Varying the amount of alloying elements and the form of their presence in the steel (solute elements precipitated phase) controls qualities such as the hardness, ductility, and tensile strength of the resulting steel.  Steel with increased carbon content can be made harder and stronger than iron, but such steel is also less ductile than iron.  Ashby, Michael F. and Jones, David R.H.  Engineering Materials 2 (with corrections ed.) Oxford:  Pergamom Press.  ISBN 0-08-032532-7 (1992 [1986]).

Alloys with a higher than 2.1% carbon content are categorized as cast iron.  Because cast iron is not malleable even when hot, it can be worked only by casting, where it has a lower melting point.  Steel is also distinguishable from wrought iron, which may contain a small amount of carbon.

Even in the narrow range of concentrations that make up steel, mixtures of carbon and iron can form a number of different structures with very different properties.  One of the most important polymorphic forms of steel is martensite, a metastable phase that is significantly stronger than other steel phases.  When the steel is in an austenitic phase and then quenched rapidly, it forms into martensite, as the atoms “freeze” in place when the cell structure changes from FCC to BCC.  Depending on the carbon content, the martensitic phase takes different forms.  Below approximately 2% carbon, it takes a ferrite BCC crystal form, but at a higher carbon content, it takes a body-centered tetragonal (BCT) structure.  There is no thermal activation energy for the transformation from austenite to martensite.  Moreover, there is no compositional change to the atoms, which generally retain their same neighbors.  Smith, William F., Hashemi, Jared, Foundations of Materials Science and Engineering (4th ed 2006) McGraw Hill ISBN 0-07-295358-6.

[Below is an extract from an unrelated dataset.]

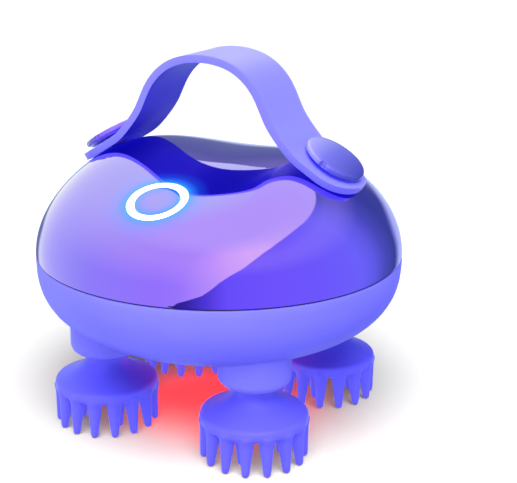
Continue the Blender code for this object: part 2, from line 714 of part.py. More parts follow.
def make_lamp():
    lens = ((0, 30.9), (LENS_RADIUS + 2, 30.9), (LENS_RADIUS + 2, 29.9), (LENS_RADIUS, 29.9),
            (LENS_RADIUS, 27.6), (8, 26.7), (4, 26.3), (0, 26.2))
    turned("lamp_lens", lens, "red_lens")
    board = cylinder("led_board", 12.0, 33.0, 34.2, "board_green", steps=24)
    for index, (x, y) in enumerate(circle(6.0, count=6)):
        unite(board, box(f"led_{index}", (x - 1.2, y - 1.2, 31.8), (x + 1.2, y + 1.2, 33.4)))


def make_charging_socket():
    port = box("charging_port", (-4.9, 49.6, PORT_Z - 2.1), (4.9, 56.0, PORT_Z + 2.1), "steel")
    cut(port, box("port_mouth", (-4.3, 51.0, PORT_Z - 1.5), (4.3, 58, PORT_Z + 1.5)))
    box("charge_board", (-7, 47.4, PORT_Z - 3.6), (7, 54.4, PORT_Z - 2.4), "board_green")
    plug = box("port_plug", (-6.4, 56.4, PORT_Z - 3.4), (6.4, 58.9, PORT_Z + 3.4), "soft_violet",
               bevel=1.1)
    unite(plug, box("plug_tongue", (-3.9, 51.6, PORT_Z - 1.1), (3.9, 57.5, PORT_Z + 1.1)))


def make_case_screws():
    low = SCREW_HEAD_Z
    screw = ((0, SEAM_Z + 13), (1.45, SEAM_Z + 13), (1.45, low + 2), (2.8, low + 2), (2.8, low), (0, low))
    for index, (x, y) in enumerate(CASE_SCREWS):
        turned(f"case_screw_{index + 1}", screw, "steel", (x, y, 0), steps=10)


clear_scene()
PARTS = new_collection("scalp_massager_brush")
CUTTERS = new_collection("cutters")
MATERIALS = make_materials()
make_upper_shell()
make_lower_shell()
make_seam_gasket()
make_strap()
make_strap_fasteners()
make_button()
make_heads()
make_spindles()
make_drive()
make_motor()
make_gear_plates()
make_battery()
make_lamp()
make_charging_socket()
make_case_screws()
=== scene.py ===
"""Looks of the scalp massager brush: fine surfaces, materials, studio and camera.

Lengths below are in millimetres unless a name says otherwise, and MM turns them into metres.
The shapes repeat the CAD model's formulas at a finer step, and ride on the CAD bodies.
"""
import json
import math

import bmesh
import bpy
from mathutils import Matrix, Vector


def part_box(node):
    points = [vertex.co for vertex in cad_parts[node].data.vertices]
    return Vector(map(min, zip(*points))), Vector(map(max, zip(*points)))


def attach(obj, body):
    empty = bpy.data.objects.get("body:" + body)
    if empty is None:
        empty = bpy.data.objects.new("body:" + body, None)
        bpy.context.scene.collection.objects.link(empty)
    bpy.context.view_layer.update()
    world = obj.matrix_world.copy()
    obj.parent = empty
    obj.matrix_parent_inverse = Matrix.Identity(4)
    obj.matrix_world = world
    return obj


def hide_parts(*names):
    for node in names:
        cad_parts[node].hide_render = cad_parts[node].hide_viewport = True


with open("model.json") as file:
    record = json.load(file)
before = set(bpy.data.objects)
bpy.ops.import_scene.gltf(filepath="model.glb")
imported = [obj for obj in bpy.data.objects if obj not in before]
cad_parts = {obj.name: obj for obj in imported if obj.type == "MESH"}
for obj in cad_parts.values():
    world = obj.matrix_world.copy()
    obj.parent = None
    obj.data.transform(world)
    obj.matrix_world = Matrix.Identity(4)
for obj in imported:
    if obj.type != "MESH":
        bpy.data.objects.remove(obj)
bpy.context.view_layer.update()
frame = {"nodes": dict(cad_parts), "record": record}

MM = 0.001

# Body shells: the dome and the bowl are superellipses turned about Z, and the dome is bent
# into a saddle that rises under the strap's ends
BODY_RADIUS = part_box("upper_shell")[1].x / MM
SEAM_Z = 56.5
SEAM_HALF = 0.17
WALL = 2.2
DOME_HEIGHT = 33.8
DOME_RADIAL_POWER = 2.58
DOME_HEIGHT_POWER = 2.0
SADDLE_RISE = 19.75
BOWL_DEPTH = 29.3
BOWL_RADIAL_POWER = 2.63
BOWL_HEIGHT_POWER = 2.85
SHELL_STEPS = 256
BOWL_STEPS = 192
SHELL_RINGS = 56
# The shells' meeting edges, as (inset from the body's side, distance from the seam)
UPPER_LIP = ((0, 0.6), (0.06, 0.36), (0.3, SEAM_HALF), (WALL, SEAM_HALF))
LOWER_LIP = ((WALL, SEAM_HALF), (0.4, SEAM_HALF), (0.08, 0.45), (0, 0.8))
SEAM_RING_INSET = 0.35
SEAM_RING_OVERLAP = 0.2
SEAM_RING_GAP = 0.02

# Spindle collars, and the bores through them and the bowl
COLLAR_RADIUS = 11.5
COLLAR_ROUND = 3.0
COLLAR_BOTTOM_Z = 24.6
COLLAR_TOP_Z = 37.2
CUT_LOW_Z = 20.0
BUSH_BORE = 5.4
BUSH_BORE_TOP_Z = 40.0
SEAL_BORE = 6.8
SEAL_BORE_TOP_Z = 27.6
SEAL_BORE_LOW_Z = 25.1
MOUTH_RADIUS = 7.3
MOUTH_Z = 24.5
SCREW_WELL_RADIUS = 3.2
SCREW_WELL_TOP_Z = 48.0
CASE_SCREWS = tuple((sx * 44.4, sy * 11.9) for sx in (1, -1) for sy in (1, -1))

# Heads; outlines are (radius, z) and run down their outer sides
HEAD_RADIUS = 17.0
HEAD_FACE_Z = 11.8
HEAD_RIM_Z = 15.4
NECK_RADIUS = 6.3
NECK_TOP_Z = 24.0
OUTER_PRONGS = 15
INNER_PRONGS = 6
OUTER_BASE_RADIUS = 14.6
OUTER_TIP_RADIUS = 15.9
INNER_RING_RADIUS = 8.4
PRONG_TIP = 1.3
PRONG_ROOT = ((0, 13.2), (3.1, 13.2), (2.75, HEAD_FACE_Z), (2.4, HEAD_FACE_Z - 1.1),
              (2.2, HEAD_FACE_Z - 2.6))
FLARE_TOP_Z = NECK_TOP_Z - 0.7
FLARE_POWER = 2.1
HUB_POCKET = ((0, 14.3), (8.3, 14.3), (8.3, 16.7), (5.3, 17.3), (5.3, NECK_TOP_Z - 0.5),
              (5.7, NECK_TOP_Z))
HUB_OUTLINE = ((0, 23.6), (5.0, 23.6), (5.0, 17.0), (8.0, 16.4), (8.0, 14.6), (0, 14.6))
HUB_SOCKET = ((0, 25.0), (3.4, 25.0), (3.4, 14.9), (0, 14.9))
HEAD_VOXEL = 0.4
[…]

Special Modern High Performance Alloys

There are a number of extremely complex super-alloys and other metals available today for high performance aviation and other uses, including Transformation Induced Plasticity (TRIP) steel and Twinning Induced Plasticity (TWIP) steel.  A complete discussion of these super-alloys merits a separate article, and one will be forthcoming shortly.

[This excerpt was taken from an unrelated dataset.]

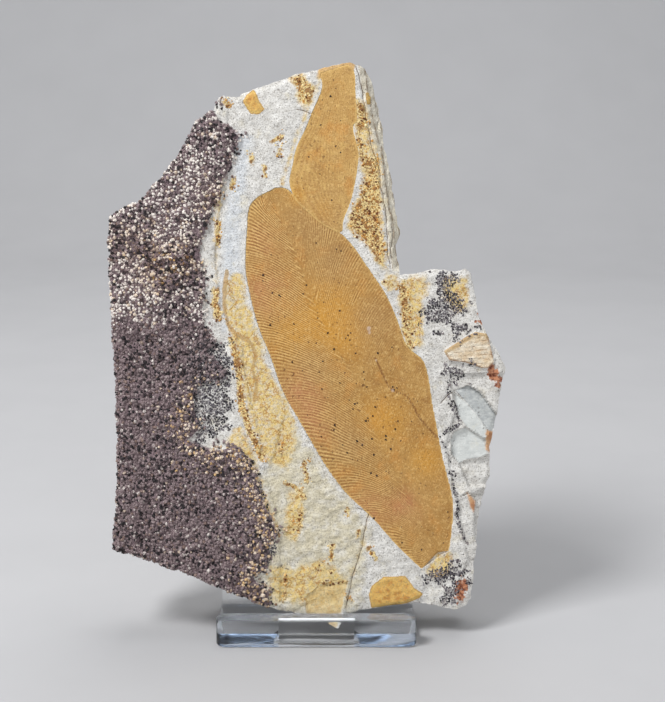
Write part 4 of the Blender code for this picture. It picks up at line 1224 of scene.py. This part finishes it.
# %% [markdown]
# The leaf's finish is iron-stained clay: orange-brown with fine paler vein lines. The lines come from
# the same ridge heights that shaped the surface, kept as an attribute, so colour and relief agree.
# Noise breaks them up, and adds the specks and the worn, granular look of the stained surface.
# %% The leaf's finish
def leaf_finish(name, base, pale, dark, line_strength):
    f = Finish(name)
    fine = f.cloud(0.42, 3.0)
    patches = f.cloud(7.0, 4.0)
    blotch = f.cloud(2.0, 4.0)
    f.coat(1.0, f.shades(patches, -0.5, 0.5, base, dark))
    f.coat(f.step(blotch, 0.0, 0.7) * 0.45, *pale)
    f.coat(f.step(f.cloud(3.2, 4.0), 0.0, 0.6) * 0.4, 150, 108, 62)
    f.coat(f.step(f.cloud(5.0, 3.0), 0.0, 0.6) * 0.5, 206, 142, 66)
    f.coat(f.field("gold") * 0.75, 208, 150, 58)
    f.coat(f.field("olive") * 0.55, 170, 134, 88)
    f.coat(f.field("pink") * (f.step(patches, -0.5, 0.4) * 0.4 + 0.25), 192, 128, 92)

    ridge = f.field("ridge") + fine * 0.15
    broken = f.step(f.cloud(2.2, 4.0), -0.6, 0.3) * 0.45 + 0.55
    f.coat(f.step(ridge, 0.05, 0.8) * broken * line_strength, *pale)
    f.coat(f.step(ridge, -0.05, -0.8) * broken * (line_strength * 0.85), 138, 92, 46)

    f.coat(f.frayed("margin", blotch * 0.5, 0.7, 0.0) * 0.6, 234, 200, 128)
    f.coat(f.frayed("hairline", fine * 0.2, -0.5, -0.1) * 0.75, 110, 64, 30)
    f.coat(f.frayed("scuff", fine * 0.25, -0.15, 0.25) * 0.7, 206, 184, 170)
    f.coat(f.step(fine, 0.0, 0.5) * 0.5, 122, 80, 40)
    f.coat(f.step(f.cloud(0.6, 3.0), 0.0, 0.5) * 0.38, 238, 202, 136)
    specks = f.step(f.cloud(0.9, 0.0), 0.62, 0.75) * f.step(f.cloud(8.0, 2.0), -0.3, 0.5)
    f.coat(specks * 0.7, 88, 52, 28)
    relief = f.bump(ridge * 0.15 + f.cloud(0.4, 3.0) * 0.5, 0.12)
    f.paint(Base_Color=f.colour, Normal=relief, Roughness=0.66 + f.step(fine, -0.6, 0.9) * 0.2)
    f.paint(Specular_IOR_Level=0.3)
    return f


iron_leaf = leaf_finish("iron_stained_leaf", (186, 144, 82), (228, 190, 122), (170, 126, 66), 0.95)
flat = np.concatenate([half["flat"] for half in halves])
share = np.concatenate([half["share"] for half in halves])
ridge = vein_ridges(flat, np.concatenate([half["vein"] for half in halves]), share)
faces = [halves[0]["faces"], halves[1]["faces"] + len(halves[0]["flat"])]
points = to_world(*flat.T, leaf_surface(flat, ridge, share))
large_leaf = make_piece("large_leaf", points, faces, leaf_fields(flat, ridge, LEAF_OUTLINE), iron_leaf)
close_sheet(large_leaf, SKIRT)
hand_over(large_leaf, "rock")

# %% [markdown]
# The second leaf lies higher up, and its lower end covers the tip of the large one. It is smoother,
# with faint lines that run up and outwards, so a plain sheet drawn between its two margins is enough.
# %% The upper leaf's sheet
UPPER_DEPTH = 0.16
UPPER_ROWS = 190
UPPER_COLUMNS = 64
MARGIN_USED = 0.985


def even_curve(corners, count):
    """Points along a margin. They stop just short of the point where the two margins meet."""
    path = smooth_path(corners, 0.3)
    run = np.linspace(0.0, 1.0, len(path))
    wanted = np.linspace(0.0, MARGIN_USED, count)
    return np.column_stack([np.interp(wanted, run, path[:, k]) for k in (0, 1)])


left = even_curve(UPPER_LEAF_LEFT, UPPER_ROWS)[:, None, :]
right = even_curve(UPPER_LEAF_RIGHT, UPPER_ROWS)[:, None, :]
way = np.linspace(0.0, 1.0, UPPER_COLUMNS)[None, :, None]
flat = (left + way * (right - left)).reshape(-1, 2)
along = np.repeat(np.linspace(0.0, 1.0, UPPER_ROWS), UPPER_COLUMNS)
across = np.tile(np.linspace(-1.0, 1.0, UPPER_COLUMNS), UPPER_ROWS)
ridge = 0.6 * np.cos(2.0 * math.pi * (across * 10.0 + 6.0 * along * across ** 2))
depth = UPPER_DEPTH + 0.12 * noise(flat, 14.0, 45) + 0.05 * rough(flat, 4.0, 46)
depth += 0.55 * np.exp(-np.maximum(edge_depth(flat), 0.0) / 0.9)
depth -= 0.012 * ridge
upper_finish = leaf_finish("smooth_leaf", (202, 162, 98), (234, 198, 120), (188, 146, 84), 0.3)
faces = [quads(UPPER_ROWS, UPPER_COLUMNS, flip=False)]
upper_leaf = make_piece("upper_leaf", to_world(*flat.T, depth), faces,
                        leaf_fields(flat, ridge, UPPER_OUTLINE), upper_finish)
close_sheet(upper_leaf, SKIRT)
hand_over(upper_leaf, "rock")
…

Introduction To The Modern Process

In the modern era, there are two major processes for making steel.  The first is basic oxygen steelmaking, which uses liquid pig iron from the blast furnace and scrap steel for the main feed materials.  Alternatively, iron ore is reduced or smelted with coke and limestone in the blast furnace, producing molten iron that is either cast into pic iron or carried to the next stage as molten iron.  In the second stage, impurities such as sulfur, phosphorus, and excess carbon are removed, and the alloying elements such as manganese, nickel, chromium, and vanadium are added to produce the steel required.  The vast majority of steel in the world is produced using the basic oxygen furnace.  In 2011, approximately 70% of the world’s steel was produced in this way.  R. Fruehan, The Making, Shaping and Treating of Steel (11th ed. AIST 1999).

The second major modern process is electric arc furnace (EAF) steelmaking, which either uses scrap steel or direct reduced iron (DRI) as the main feed material.  Oxygen steelmaking is fuelled predominantly by the exothermic nature of the reactions inside the vessel, whereas in EAF steelmaking, electrical energy is used to melt the solid scrap and/or DRI materials.

In recent times, EAF steelmaking technology has moved closer to Oxygen steelmaking as more chemical energy is introduced into the process.  E.T. Turkdogan, Fundamentals of Steelmaking, IOM (1996).  EAF steelmaking is predominantly used for producing steel from scrap and involves melting scrap, and combining it with iron ore.

Alternatively, the oxygen method can involve melting DRI using electric arcs (either AC or DC).  It is common to start the melt with a “hot heel” (molten steel from a previous heat) and use gas burners to assist with the meltdown of the pile of scrap.  EAF furnaces typically have capacities of around 100 tons every 40 to 50 minutes.

Regardless of the process used, through casting, hot rolling and cold rolling, the steel mill then turns the molten steel into blooms, ingots, slabs, and sheet.

At the typical steel mill, the raw materials are batched into a blast furnace where the iron compounds in the ore give up excess oxygen and become liquid iron.  At intervals of a few hours, the accumulated liquid iron is tapped from the blast furnace and either cast into pig iron or directed to other vessels for further steelmaking operations.  During the casting process, various methods are used, such as the addition of aluminum so that impurities in the steel float to the surface where they can be cut off the finished bloom.

Conclusion

The steelmaking process involves exposure to hundreds of tons of molten metals, often poured manually into ceramic, wax, or other casting forms or hot rolled into shapes.  The potential for catastrophic injury or death is everywhere in the steelmaking process, and it is essential that workers be trained and supervised to avoid lapses in safety that could result in such unfortunate occurrences.  Although automation continuously decreases the exposure of workers to significant injury or death as a result of virtually every phase of the process, the utmost care should still be exercised by all who enter a steel mill.